Oggi la mia riflessione inizia rileggendo lo sfogo di un amico, Piero Romano, produttore di olio extra vergine di oliva a Strongoli, Crotone. L’ho conosciuto così, leggendo le sue parole in una mail che ormai tempo fa mi aveva inviato.
“Ciao cara Cinzia, come stai? Sai, quando ho iniziato a percorrere la strada dell’olio d’oliva ho voluto puntare sulla qualità, convinto che, chi lavora bene, col tempo venga riconosciuto. Non avevo però ahimè considerato un dio maggiore che regna supremo anche nel mondo dell’alimentazione. Parlo del Dio Denaro, sovrano incontrastato, che, col suo potere, relega la qualità umiliandola in un angolo! Ma non solo, la meraviglia più grande è stata la delusione della ristorazione medio alta che, nonostante si spacci per paladina della qualità, finisca per adottare scelte olistiche assai discutibili.”
Parole di un produttore messo in ginocchio come tanti a causa di un mercato fatto di prodotti di dubbia provenienza e qualità, che la poca cultura degli oli, terreno fertile nelle scelte deviate del consumatore, influenza negativamente.

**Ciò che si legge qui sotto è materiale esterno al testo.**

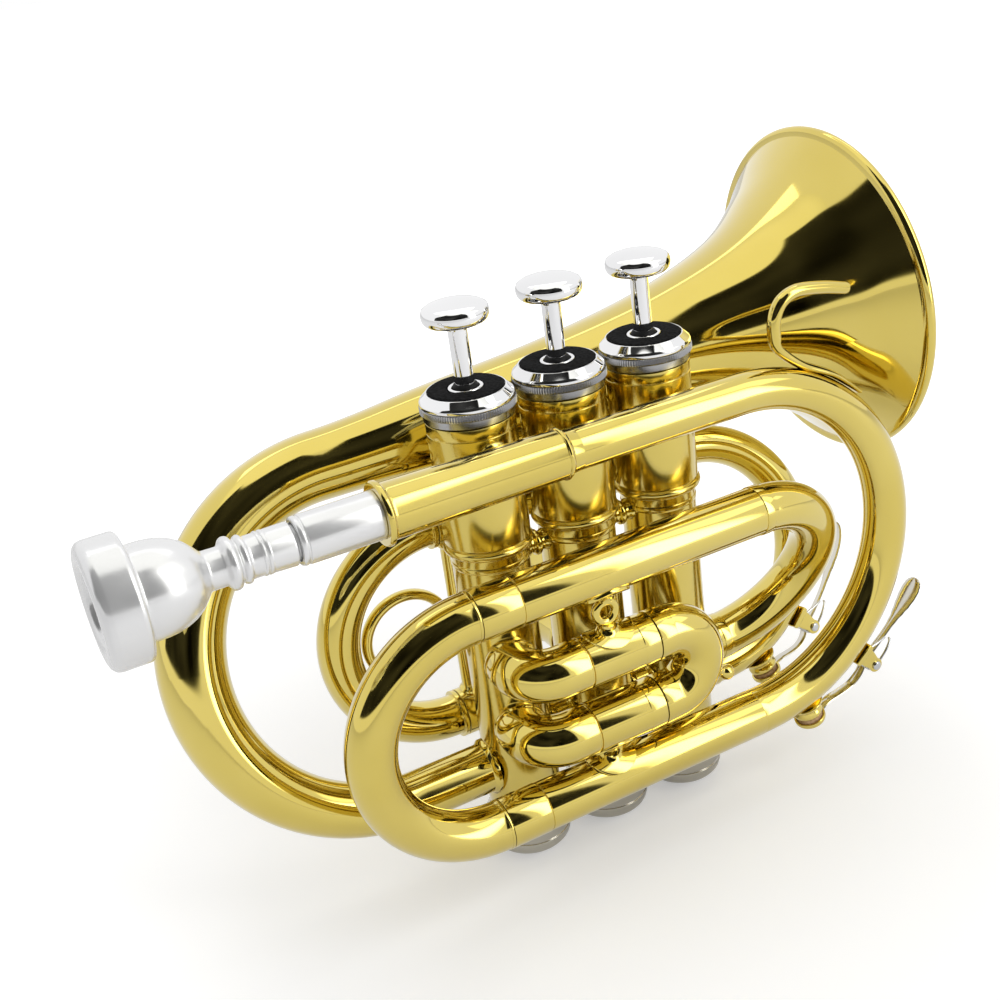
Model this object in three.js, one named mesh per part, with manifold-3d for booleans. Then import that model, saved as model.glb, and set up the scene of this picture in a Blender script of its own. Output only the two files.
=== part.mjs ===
// Pocket trumpet: three piston valves, folded main tubing, three valve slides, bell and mouthpiece.
// Millimetres. +X points along the bell, +Y to the player's left, +Z up along the valves.
// The origin is on the middle valve's axis, where the left hand grips the casings.
import * as THREE from "three";
import { mergeVertices } from "three/addons/utils/BufferGeometryUtils.js";
import Module from "manifold-3d";

const wasm = await Module();
wasm.setup();

// Clearances, shared by every pair of pieces that meet or slide
const seatGap = 0.3;
const slideGap = 0.3;
const cutOverrun = 4;
const weldDistance = 1e-4;

// Facets
const tubeSides = 12;
const valveSides = 14;
const bellSides = 18;
const wireSides = 6;
const bendSag = 0.75;

// Valves
const valveCount = 3;
const middleValve = 2;
const valveSpacing = 24.5;
const pistonRadius = 8.4;
const casingWall = 0.9;
const upperCasingWall = 1.9;
const casingRise = 8;
const casingBottom = -62.7;
const casingBeadHeight = 20.7;
const casingBeadLength = 2.4;
const casingBeadRise = 0.35;
const pistonBottom = -50.5;
const barrelFloor = 6;
const barrelWall = 1.4;
const barrelLid = 3;
const guideHeight = 3;
const guideWidth = 4.6;
const guideLevel = 14;
const stemRadius = 2.3;
const stemRise = 21;
const buttonRadius = 7.9;
const buttonNeckRadius = 3.4;
const buttonNeckLength = 0.9;
const buttonTaperLength = 3.1;
const buttonRimLength = 0.7;
const buttonDomeHeight = 1.9;
const buttonTaperShare = 0.8;
const buttonDomeShares = [[0.8, 0.45], [0.45, 0.85]];
const springWireRadius = 0.5;
const springCoilRadius = 5.6;
const springCurls = 4;

// Valve caps
const capRadius = 11.3;
const capSkirtRadius = 10.9;
const capSkirtLength = 1.4;
const capBandLength = 3.2;
const capBevelLength = 1.8;
const capBevelWidth = 1.9;
const capPlugLength = 3;
const capHoleRadius = 3.3;
const capCollarWall = 0.8;
const feltDepth = 1.2;
const bottomCapRadius = 10.9;
const bottomCapSkirt = 5.7;
const bottomCapDrop = 2.4;
const bottomCapDome = 4.6;
const bottomCapFloor = 1.3;
const ventRadius = 1.5;

// Brass tubing: outside radii and walls
const slideTubeRadius = 6.2;
const slideTubeWall = 0.45;
const legWall = 0.6;
const crookRadius = 6.2;
const crookWall = 0.7;
const ferruleRise = 0.15;
const collarRise = 0.7;
const collarLength = 2;

// Leadpipe and main bow
const leadpipeOut = -19;
const leadpipeHeight = 45.2;
const leadpipeRadius = 5.1;
const leadpipeWall = 0.6;
const mainPlaneOut = -20.5;
const lowerMainHeight = -44.1;
const bowCentreForward = 37.4;
const bowRadius = 5.6;
const bowTailLength = 2.4;
const sleeveBack = -57.4;
const sleeveFront = -8.5;
const sleeveBackRadius = 6.5;
const sleeveFrontRadius = 5.85;
const sleeveBeadRise = 0.85;
const sleeveBeadLength = 1.1;
const receiverLength = 18.8;
const receiverRadius = 5.6;
const receiverRounding = 0.9;

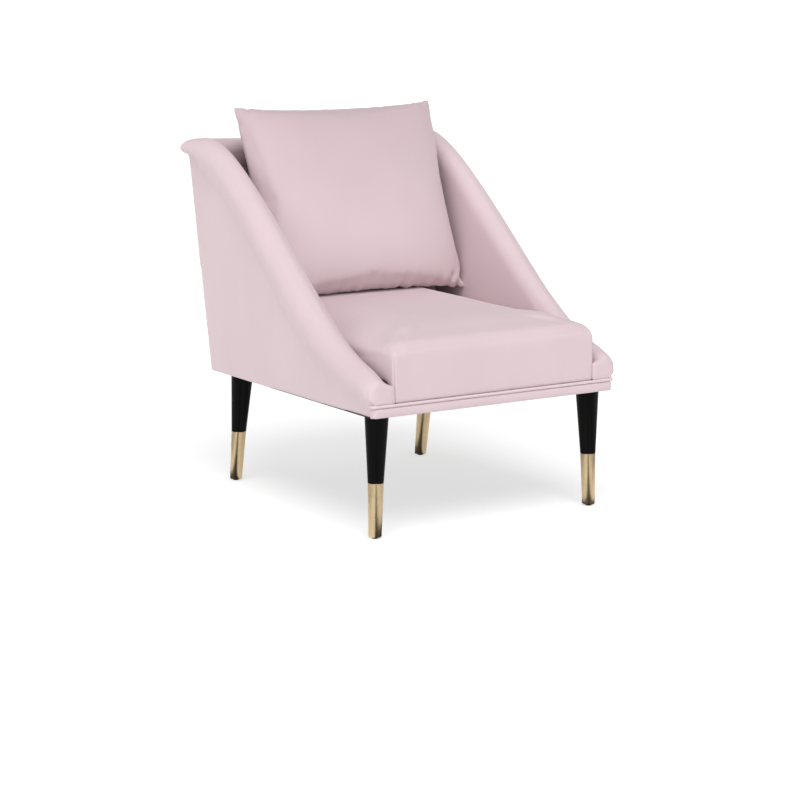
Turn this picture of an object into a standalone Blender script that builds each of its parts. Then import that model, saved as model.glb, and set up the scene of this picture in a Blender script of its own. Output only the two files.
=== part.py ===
"""Upholstered armchair with sloping rolled arms, a raked back, a fixed seat, a loose back pillow
and four tapered legs in brass ferrules.

Metres, +Z up. +X is to the right of someone who faces the chair, and the sitter looks along -Y.
The origin is on the floor, under the middle of the chair's box.
"""

from math import atan2, cos, hypot, pi, radians, sin, tan

import bmesh
import bpy
from mathutils import Matrix, Vector
from mathutils.geometry import interpolate_bezier

# Driving dimensions
DEPTH = 0.880  # from the piping in front to the lip of the back
WIDTH = 0.696  # over the lips of the arms
BODY_WIDTH = 0.670  # over the outside covers, under the lips
BASE_Z = 0.283  # underside of the body
CREST_Z = 0.855  # top of the back
SEAT_Z = 0.470
PILLOW_TOP_Z = 0.931
RAKE = radians(10.5)  # of the back, from upright

# The ridge of an arm, as (Y, Z): two Bezier stretches, each as knot, handle, handle, knot
ARM_SLOPE = ((-0.432, 0.381), (-0.198, 0.393), (0.106, 0.789), (0.321, 0.849))
ARM_TOP = ((0.321, 0.849), (0.355, 0.8585), (0.385, 0.858), (0.4385, 0.850))

# Cloth, foam and boards
SKIN = 0.0015  # fabric with its lining
GAP = 0.0003  # clearance between neighbours
LINED = SKIN + GAP  # how far padding lies under the face of its cover
RAIL_HEIGHT = 0.050
RAIL_Z = BASE_Z + 0.0013  # rails stand on the dust cover
RAIL_TOP = RAIL_Z + RAIL_HEIGHT

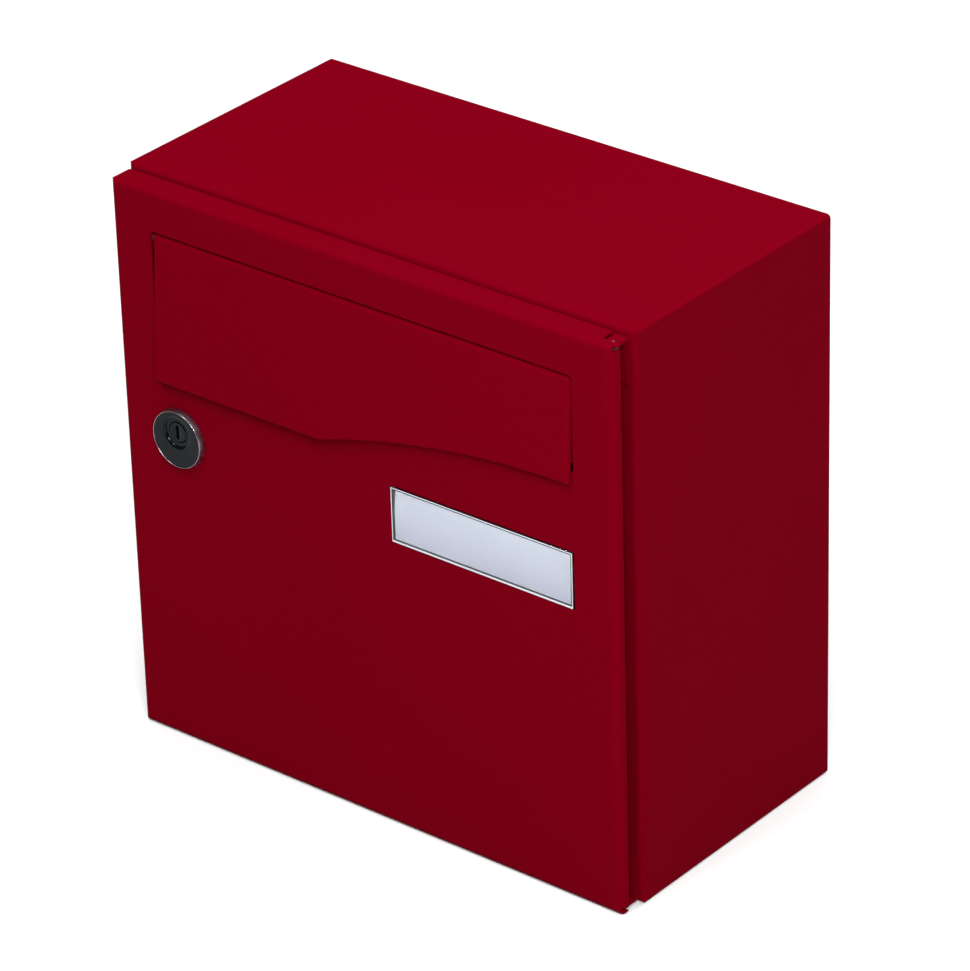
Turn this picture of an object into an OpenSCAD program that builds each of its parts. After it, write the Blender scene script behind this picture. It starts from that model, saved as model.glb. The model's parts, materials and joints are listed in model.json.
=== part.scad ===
/* [Casing] */
// Width of the casing, left to right
box_w = 292; // [272:1:340]
// Height of the casing
box_h = 290; // [270:1:340]
// Depth of the casing, from the wall to the frame round its mouth
casing_d = 141.5; // [100:0.5:220]
// Thickness of the folded steel sheet
sheet_t = 1; // [0.8:0.1:1.2]
// Outer radius of the bends
bend_r = 3; // [2:0.25:3.5]
// Outer radius of the casing's long edges
edge_r = 2; // [1.5:0.25:3]
// Width of the frame turned in round the casing's mouth
frame_w = 14; // [14:0.5:18]

/* [Back panel] */
// Depth of the edge turned in round the back panel
back_edge = 12; // [8:1:20]
// Spacing of the wall holes, left to right
wall_pitch_x = 200; // [120:5:220]
// Spacing of the wall holes, up and down
wall_pitch_z = 200; // [120:5:220]
// Diameter of the wall holes
wall_hole_d = 6.5; // [5:0.5:10]

/* [Door] */
// Distance from the casing's front frame to the door's face
door_stand = 14; // [14:0.5:20]
// Gap between the door's turned edge and the casing's front frame
door_gap = 1.5; // [1:0.25:2]
// How far the door's left and right edges are set in from the casing's
door_side = 1.5; // [0.5:0.1:2]
// How far the door's top is set down from the casing's
door_top = 2.5; // [1:0.25:4]
// How far the door's bottom is set up from the casing's
door_bottom = 0.5; // [0.25:0.25:2]
// Radius of the door's corners, seen from the front
door_corner_r = 1.5; // [1.25:0.25:3]
// Outer radius of the door's bend on the hinge side
hinge_bend = 5; // [3:0.25:5]
// Depth of the door's edge on the hinge side
hinge_edge = 5; // [4:0.1:5]
// Length cut back at the hinge end of the top and bottom edges
relief_l = 9.5; // [8.5:0.5:12]
// Width of the lip turned in behind the door's lock side
lip_w = 10; // [8:0.5:13]
// Diameter of the rubber buffers that the lip closes on
buffer_d = 7; // [5:0.5:8]
// Height of the buffers above and below the middle of the casing
buffer_up = 105; // [60:5:115]

/* [Door hinge] */
// Distance from the casing's side to the hinge axis
hinge_in = 7; // [6.5:0.25:7.5]
// Distance from the door's face back to the hinge axis
hinge_back = 6; // [6:0.25:6.5]
// Diameter of the hinge pins
pin_d = 3; // [2.5:0.25:3]
// Width of the hinge lugs
lug_w = 7; // [6.5:0.25:7]
// Thickness of the hinge brackets and leaves
lug_t = 1.5; // [1.2:0.1:2]
// Height of the hinge brackets and leaves
lug_l = 22; // [18:1:30]
// Wall of the nylon hinge bushes
bush_wall = 0.9; // [0.6:0.1:1]
// Thickness of the collar of the hinge bushes
bush_collar = 0.6; // [0.4:0.1:1]
// Diameter of the bracket rivets
rivet_d = 3.2; // [2.4:0.2:3.2]

/* [Letter flap] */
// Distance from the door's sides to the flap
flap_in = 24; // [23:0.5:45]
// Length of the flap below its hinge, at its deep end
flap_l = 70.5; // [60:0.5:76]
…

In aggiunta, la crisi che viviamo è complice di scelte non ragionate, spesso esclusivamente dettate da prezzi ridicoli che non trovano assoluta corrispondenza nei costi reali di produzione.
Il triste quadro è completato da una parte della ristorazione, che, nonostante si elegge promotrice della qualità, utilizza dietro le quinte, e non solo, prodotti mediocri.
Parole tritate e ritritate, riproposte da chi come me, ama e vive il mondo delle produzioni, e che, avendo modo di ascoltare i disagi dei produttori, ha a cuore la loro sorte.
Da consumatrice, da appassionata, e da comunicatrice del territorio, esprimo ancora una vota il mio pensiero, nella speranza che prima o poi, queste parole non siano solo parole al vento.
Ripropongo qui di seguito il mio intervento nell’ultima edizione di Olio Officina, durante il quale ho espresso delle richieste ben precise che aiutino i consumatori verso una scelta più informata degli olii d’oliva:
- Ai Comunicatori chiedo più semplicità nelle parole. Insisto spesso su questo concetto perché ciò che è veramente importante è fare buona cultura della terra con parole semplici, per arrivare alla gente. I consumatori chiamano ancora l’olio d’oliva di qualità, “l’olio buono”. Il termine ‘olio evo’ ormai in voga, ai più è ancora ignoto (evo: extra vergine d’oliva).
- Agli Olivicoltori chiedo di organizzare più eventi degustativi per raccontare alle persone i propri olii. Come diceva Luigi Veronelli: “L’olio come il vino. L’ulivo come la vite.” Oltre a “Cantine aperte” perché non fare “Oleifici aperti”.
- Alle Enoteche chiedo di creare un angolo per una “oleoteca” che permetta la degustazione degli olii.
- Ai Ristoratori chiedo di raccontare gli olii d’oliva che vengono portati a tavola esattamente come si fa per il vino, basta chiedere alle aziende produttrici delle schede tecniche, o meglio ancora, formare gli addetti in sala con corsi per assaggiatore d’olio. In aggiunta, vorrei vedere sui tavoli, come già avviene per i vini, delle “carte degli olii d’oliva del territorio” con pillole informative che presentino brevemente le caratteristiche delle varietà. Un’altra cosa che mi piacerebbe vedermi proporre al ristorante, è una piccola bottiglia d’olio d’oliva del territorio, che “userei durante il pasto, pagherei nel conto a prezzo promozionale, e che mi porterei a casa.”
- Ma chiedo qualcosa anche ai Consumatori. Di essere più curiosi nel provare gli olii d’oliva, ne abbiamo talmente tante varietà. Nonostante le nostre 530 cultivar Italiane e più, chiamiamo ancora l’olio d’oliva al singolare. Nel dubbio casomai, conviene orientarsi verso le DOP. Altro consiglio, quando siete in vacanza approfittate per fare visita ad una realtà agricola locale. Oltre che a vivere un’esperienza unica, sarete molto più consapevoli sui prodotti che consumerete.
Concludo ricordando che, due cucchiai di olio extra vergine di oliva al giorno, sono un efficace presidio medico per contrastare le malattie cardiovascolari.